In any event, if you gave one region a television licence and the government paid for it to be built, every other region, with justification, will expect that they must have theirs as well. Also since it is regional broadcasting and the broadcast coverage area due to technical reasons, limits coverage only to Linden and Wismar, the other members of Region 10 can, with justification, demand that they also be capable of seeing the signal, and that would be impossible.

Against this principle and without even applying for or obtaining licences from the GNBA, this government has been setting up community stations radio and TV run by NCN across the nation.  Community stations must be owned by the people of the community, it is the only way they can work without ongoing political interference.
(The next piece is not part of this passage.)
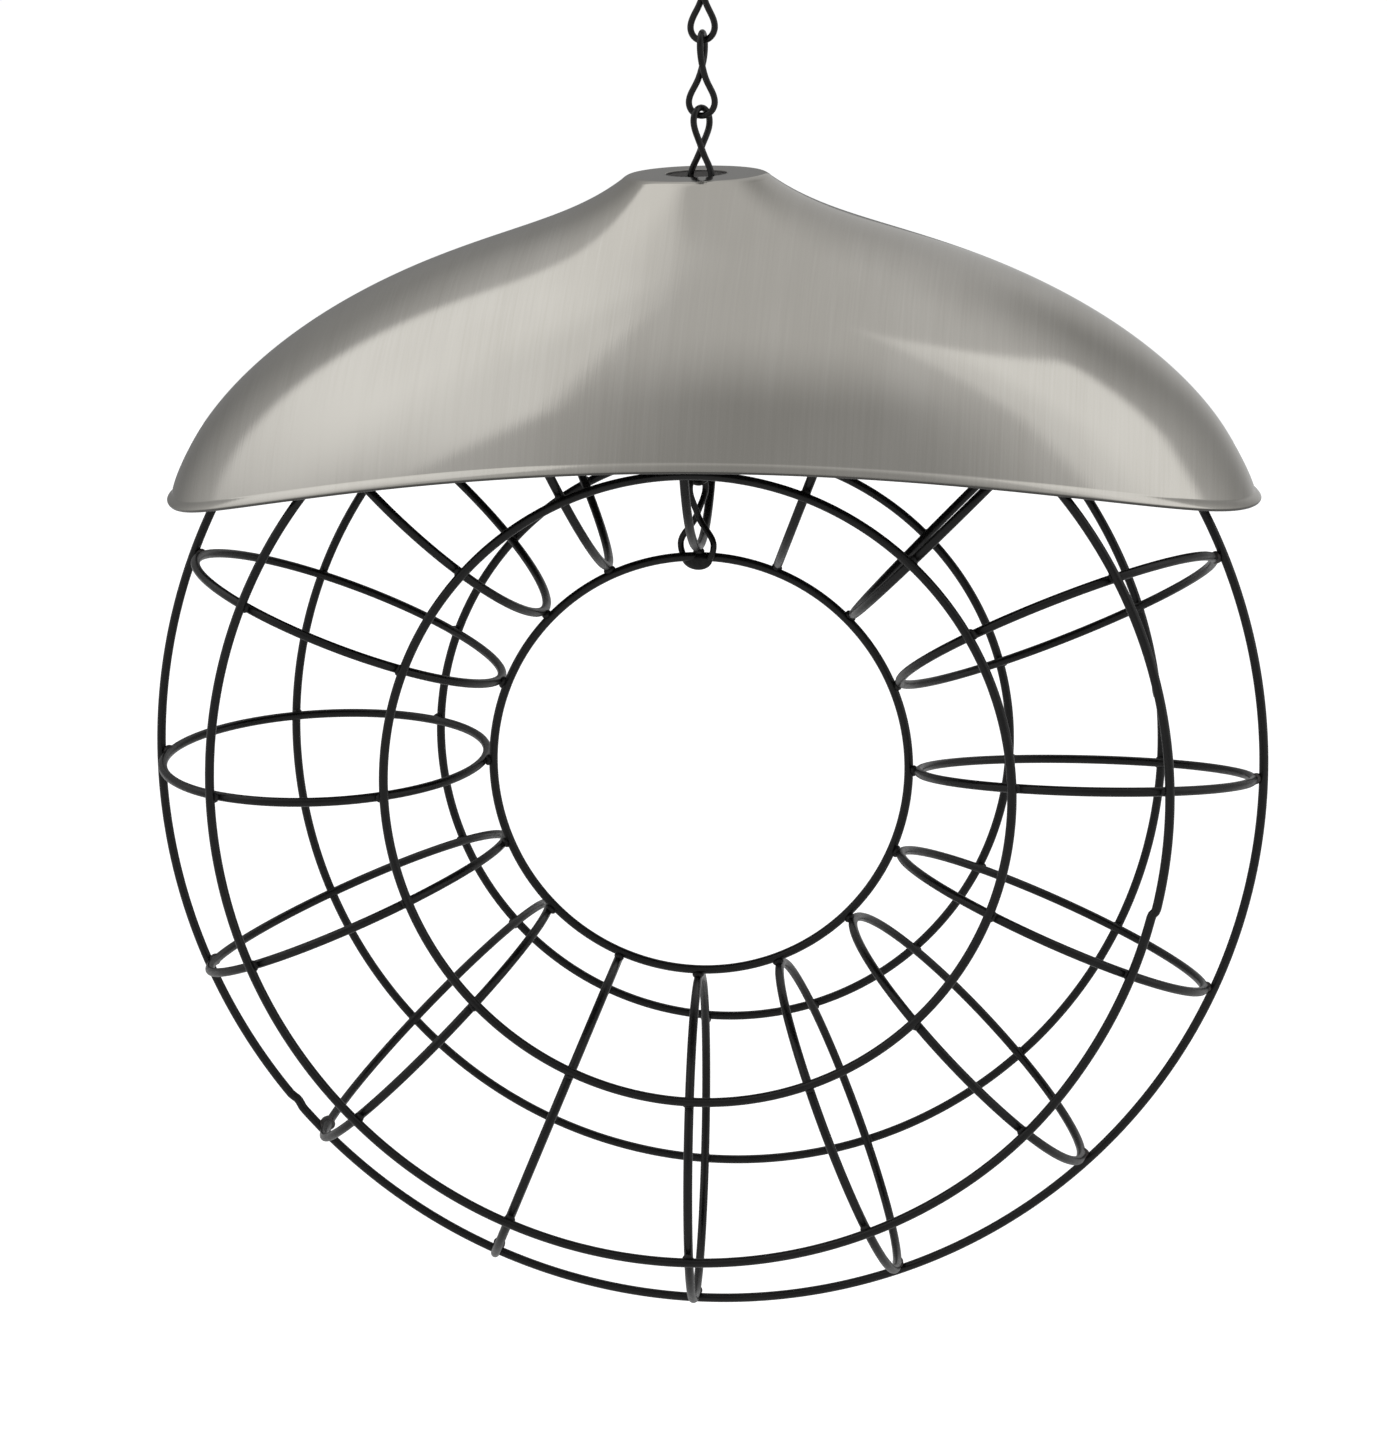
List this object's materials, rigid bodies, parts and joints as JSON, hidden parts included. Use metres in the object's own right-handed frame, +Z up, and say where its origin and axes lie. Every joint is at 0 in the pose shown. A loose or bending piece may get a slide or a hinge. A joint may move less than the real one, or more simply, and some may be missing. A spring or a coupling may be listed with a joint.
{
  "type": "wreath bird feeder",
  "caption": "Ring-shaped bird feeder of welded wire, hung on a figure-eight link chain under an oval pressed-metal roof that slides up to open it.",
  "frame": {"origin": "where the feeder hangs: the inside of the hook's crown, at its top", "axes": "+Z up, -Y towards the front of the wreath, +X to its right as seen from the front"},
  "size_m": [0.2996, 0.1497, 0.4723],
  "materials": {
    "cage": "satin black paint on welded steel wire",
    "roof": "brushed warm grey sheet under thin lacquer",
    "chain": "satin black paint on bent steel wire",
    "hook": "satin black paint on bent steel wire"
  },
  "bodies": {
    "hanger": {"hanging_hook": "hook"},
    "top_link": {"chain_link_12": "chain"},
    "second_link": {"chain_link_11": "chain"},
    "feeder": {"outer_ring": "cage", "inner_ring": "cage", "front_outer_ring": "cage", "rear_outer_ring": "cage", "front_inner_ring": "cage", "rear_inner_ring": "cage", "hoop_01": "cage", "hoop_02": "cage", "hoop_03": "cage", "hoop_04": "cage", "hoop_05": "cage", "hoop_06": "cage", "hoop_07": "cage", "hoop_08": "cage", "hoop_09": "cage", "hoop_10": "cage", "hoop_11": "cage", "hoop_12": "cage", "hoop_13": "cage", "hoop_14": "cage", "hoop_15": "cage", "hoop_16": "cage", "chain_link_01": "chain", "chain_link_02": "chain", "chain_link_03": "chain", "chain_link_04": "chain", "chain_link_05": "chain", "chain_link_06": "chain", "chain_link_07": "chain", "chain_link_08": "chain", "chain_link_09": "chain", "chain_link_10": "chain"},
    "roof_cover": {"roof": "roof"}
  },
  "joints": [
    {"name": "top_link_swing", "type": "hinge", "parent": "hanger", "child": "top_link", "pos_m": [0, 0, -0.0359], "axis": [0.866, -0.5, 0], "range_deg": [-30, 30]},
    {"name": "second_link_swing", "type": "hinge", "parent": "top_link", "child": "second_link", "pos_m": [0, 0, -0.05245], "axis": [0.5, 0.866, 0], "range_deg": [-30, 30]},
    {"name": "feeder_swing", "type": "hinge", "parent": "second_link", "child": "feeder", "pos_m": [0, 0, -0.07345], "axis": [0.866, -0.5, 0], "range_deg": [-30, 30]},
    {"name": "roof_lift", "type": "slide", "parent": "feeder", "child": "roof_cover", "axis": [0, 0, 1], "range_m": [0, 0.085]}
  ]
}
If 1,000 people in any community put up a couple of thousand each, they can own their own small community TV broadcast, but you must get everyone in the community involved, regardless of political persuasion. That is how you build nations, from the ground up, community by community, since despite national elections changing the government, the station must always be there to serve them. I never agreed that this licence should be given to the Regional Administration in a trust; it should be owned by the people of Linden and Wismar in a trust, and they must work together to make sure that it is successful.

My son Anthony will be more than happy to enter negotiations with anyone who wants to buy complete equipment to make a complete TV station, since no sane investor will enter any investment without having a substantial say in how it will be run. And faced with 14 people not capable of agreeing on anything, this would not be a good investment.